Right-Wing Groups Attack American Bar Association’s Proposed Racial Diversity Guidelines

This coming summer, members of the American Bar Association will vote on new guidelines that would require member law schools to demonstrate they are taking steps to increase the racial diversity of their student bodies and faculties. If they fail to take these steps, the law schools would risk losing their accreditation from the ABA. The new guidelines were proposed after ABA statistics documented an alarming decline in black enrollments at law schools in the United States.

This past week, three right-wing organizations have asked the U.S. Department of Education to strip the ABA of its accrediting authority if it approves the new guidelines. In letters to the Department of Education, officials at the Center for Equal Opportunity, the National Association of Scholars, and the Center for Individual Rights say that the ABA is using its authority “to coerce law schools into using racial, ethnic, and sex discrimination and preferences in the selection and treatment of students and faculty.”

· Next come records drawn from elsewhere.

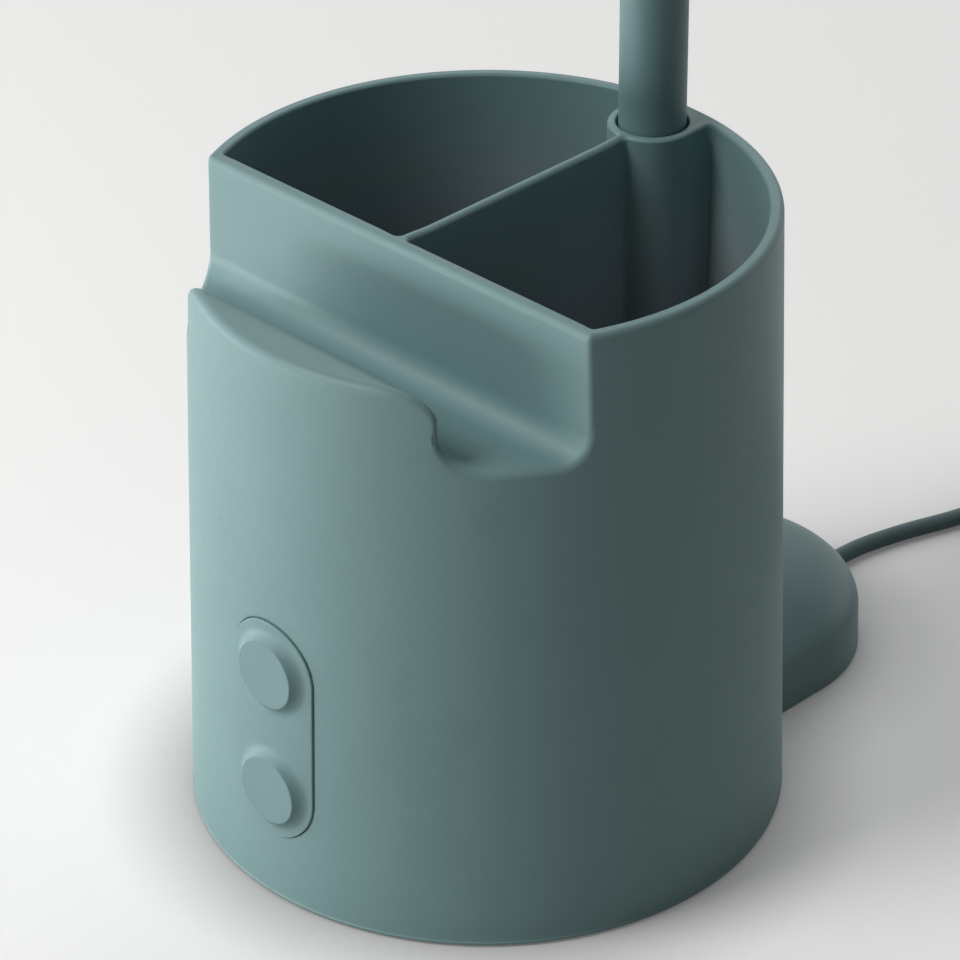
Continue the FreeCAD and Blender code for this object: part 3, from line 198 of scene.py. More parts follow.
def atHeight(flat, z):
    return np.column_stack([flat, np.broadcast_to(z, len(flat))])


def unit(v):
    return v / np.linalg.norm(v, axis=-1, keepdims=True)


def lathe(profile, count, centre=(0, 0)):
    # The profile's points are (radius, height) pairs, turned round an upright axis.
    a = fullTurn(count)
    r, z = profile[:, :1], profile[:, 1:]
    return zipped(centre[0] + r * np.cos(a), centre[1] + r * np.sin(a), z)


def latheAlongY(profile, count, x, z):
    # The profile's points are (radius, Y) pairs, turned round an axis that runs along Y.
    return lathe(profile, count, (x, z))[..., [0, 2, 1]]


def roundedEnds(profile, radius, steps=5):
    # A closed flat profile with every corner turned into a small arc.
    points = np.array(profile, float)
    padded = join([points[-1:], points, points[:2]])
    return roundCorners(padded, [0] + [radius] * len(points) + [0], steps)[2:-2]


def roundCorners(points, radii, steps=8):
    # A flat open line with each inner corner turned into an arc of the given radius.
    points = np.array(points, float)
    made = [points[:1]]
    for before, corner, after, radius in zip(points, points[1:], points[2:], radii):
        if radius <= 0:
            made.append(corner[None])
            continue
        inward, outward = unit(before - corner), unit(after - corner)
        half = math.acos(float(np.clip(inward @ outward, -1, 1))) / 2
        centre = corner + unit(inward + outward) * radius / math.sin(half)
        a, b = corner + inward * radius / math.tan(half), corner + outward * radius / math.tan(half)
        start = math.atan2(*(a - centre)[::-1])
        turn = (math.atan2(*(b - centre)[::-1]) - start + math.pi) % (2 * math.pi) - math.pi
        t = start + turn * np.linspace(0, 1, steps + 1)
        made.append(centre + radius * zipped(np.cos(t), np.sin(t)))
    return join(made + [points[-1:]])


# Camera

camera = {"azimuth": 45.092, "elevation": 31.453, "roll": -0.295, "focalPixels": 4314.4, "distance": 825.9,
          "target": (0, 0, 63.25), "shiftRight": 6.17, "shiftDown": 17.06, "picturePixels": 960}


@byName
def makeCamera(values):
    a, e, r = (math.radians(angle) for angle in (values.azimuth, values.elevation, values.roll))
    back = Vector((math.sin(a) * math.cos(e), -math.cos(a) * math.cos(e), math.sin(e)))
    right = Vector((math.cos(a), math.sin(a), 0))
    up = back.cross(right)
    right, up = right * math.cos(r) + up * math.sin(r), up * math.cos(r) - right * math.sin(r)
    data = bpy.data.cameras.new("camera")
    obj = newObject("camera", data)
    matrix = Matrix((right, up, back)).transposed().to_4x4()
    matrix.translation = (Vector(values.target) + back * values.distance) * mm
    obj.matrix_world = matrix
    data.sensor_width = 36
    data.lens = values.focalPixels / values.picturePixels * data.sensor_width
    data.shift_x = -values.shiftRight / values.picturePixels
    data.shift_y = values.shiftDown / values.picturePixels
    data.clip_start, data.clip_end = 0.05, 20
    bpy.context.scene.camera = obj


makeCamera(camera)
print("camera made")


# Materials

def addNode(tree, kind, inputs=(), **settings):
    # New node with its settings made, then each named input linked to a socket or given a value.
    node = tree.nodes.new("ShaderNode" + kind)
    for name, value in settings.items():
        setattr(node, name, value)
    setInputs(tree, node, inputs)
    return node


def setInputs(tree, node, inputs):
    for name, value in dict(inputs).items():
        if isinstance(value, bpy.types.NodeSocket):
            tree.links.new(value, node.inputs[name])
        else:
            node.inputs[name].default_value = value


def mix(tree, factor, a, b, **settings):
    return addNode(tree, "Mix", {"Factor": factor, "A": a, "B": b}, data_type="RGBA", **settings)


def ranged(tree, source, start, end, low, high):
    # The source's range from start to end, turned into the range from low to high.
    return addNode(tree, "MapRange", {"Value": source, "From Min": start, "From Max": end, "To Min": low,
                                      "To Max": high}).outputs["Result"]


surface = {"cloudSize": 28, "cloudShare": 0.65, "fineShare": 0.35, "speckRatio": 3.1, "noiseLow": 0.25,
           "noiseHigh": 0.75, "bumpStrength": 0.12, "bumpDistance": 0.06, "scatterDistance": 1.0}


def makeMaterial(name, colour, roughness, specular=0.5, metallic=0.0, grain=1.0, grainSize=0.45, mottle=0.05,
                 roughnessChange=0.06, subsurface=0.0, coat=0.0, brushed=(1, 1, 1), within=None):
    # Moulded or painted surface: slow mottling of the colour, fine grain in roughness and height.
    material = bpy.data.materials.new(name)
    material.use_nodes = True
    tree = material.node_tree
    where = addNode(tree, "TexCoord").outputs["Object"]
    where = addNode(tree, "Mapping", {"Vector": where, "Scale": brushed}).outputs["Vector"]

    def noise(size, detail, rough):
        return addNode(tree, "TexNoise", {"Vector": where, "Scale": 1 / (size * mm), "Detail": detail,
                                          "Roughness": rough}).outputs["Fac"]

    def spread(source, low, high):
        return ranged(tree, source, surface["noiseLow"], surface["noiseHigh"], low, high)

    cloud, fine = noise(surface["cloudSize"], 3, 0.55), noise(grainSize, 2, 0.6)
    speck = noise(grainSize * surface["speckRatio"], 3, 0.6)
    share = 0.0
    for source, weight in ((fine, surface["fineShare"]), (cloud, surface["cloudShare"])):
        share = addNode(tree, "Math", {0: spread(source, 0, 1), 1: weight, 2: share},
                        operation="MULTIPLY_ADD").outputs[0]
    colours = [(*(min(1, c * (1 + change)) for c in colour), 1) for change in (-mottle, mottle)]
    mixed = mix(tree, share, *colours).outputs["Result"]
    if within:
        # Painted shade: the mesh's own value, 0 outside and 1 far inside the cup, leads over to a second, greyer
        # colour that stands in for the shaded inside.
        paintedShadeShare = addNode(tree, "Attribute", attribute_name="within").outputs["Fac"]
        mixed = mix(tree, paintedShadeShare, mixed, (*within, 1)).outputs["Result"]
    bump = addNode(tree, "Bump", {"Strength": surface["bumpStrength"] * grain, "Height": fine,
                                  "Distance": surface["bumpDistance"] * mm})
    setInputs(tree, tree.nodes["Principled BSDF"], {
        "Base Color": mixed, "Normal": bump.outputs["Normal"],
        "Roughness": spread(speck, roughness - roughnessChange, roughness + roughnessChange),
        "Metallic": metallic, "Specular IOR Level": specular, "Coat Weight": coat, "Subsurface Weight": subsurface})
    if subsurface:
        setInputs(tree, tree.nodes["Principled BSDF"], {"Subsurface Scale": surface["scatterDistance"] * mm})
    return material


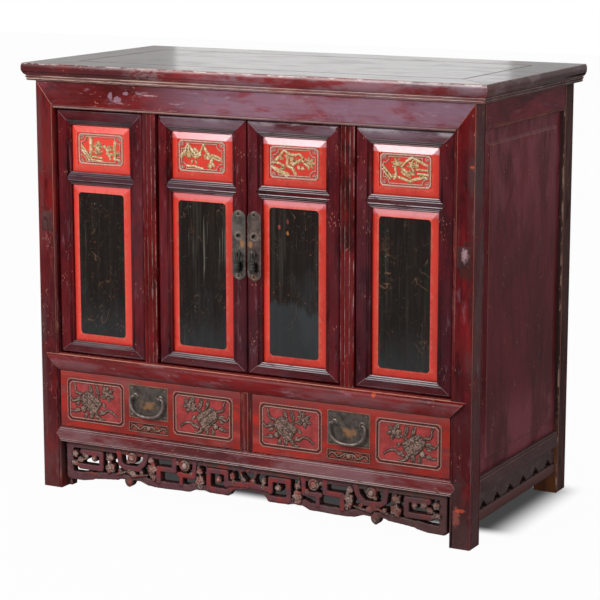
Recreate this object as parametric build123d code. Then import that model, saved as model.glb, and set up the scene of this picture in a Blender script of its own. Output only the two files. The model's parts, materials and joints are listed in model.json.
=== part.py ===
from build123d import *
from math import cos, radians, sqrt
import os

# Low wedding cabinet: framed top, four posts, two drawers under a waist rail,
# a pair of pintle-hung doors between two lift-out leaves, openwork apron.
# Millimetres. +X to the right seen from the front, +Y to the back, +Z up.
# The origin is on the floor, under the middle of the cabinet's box.

# ---- Carcase
BODY_W = 1080.0        # across the outer faces of the posts
BODY_D = 550.0         # from the front to the back faces of the posts
HEIGHT = 985.0
POST_W = 56.0
POST_D = 53.0
REBATE_W = 8.0         # step in a front post that the leaves and drawer fronts lap
RAIL_D = 50.0          # front rails, front to back
HEAD_H = 61.0
SILL_TOP = 322.0
SILL_H = 40.0
SILL_PROUD = 8.0       # the waist rail's pillow stands this far in front of the posts
SILL_INSET = 10.0      # from the post's outer face to the pillow's long point
BASE_TOP = 148.0
BASE_H = 36.0
BASE_POINT = 12.0      # length of the pointed shoulders of the bottom rail
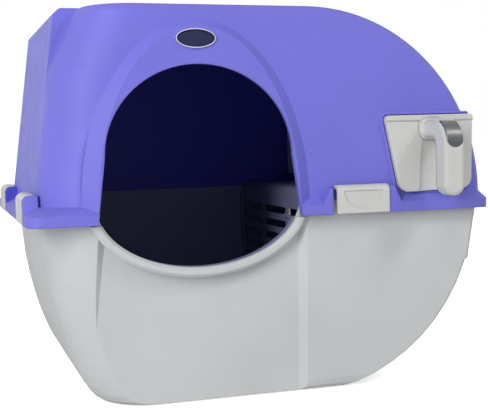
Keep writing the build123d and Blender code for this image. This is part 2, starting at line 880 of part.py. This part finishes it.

The letter, from Roger Clegg at the Center for Equal Opportunity, pointed out that the Supreme Court Grutter decision allows racial preferences but does not require them. According to Clegg, the new ABA guidelines will force law schools to use racial preferences.

The letter from Stephen H. Balch, president of the National Association of Scholars, was even more direct. It read, “It is difficult to avoid the interpretation that the ABA is attempting to pressure law schools into breaking the law.”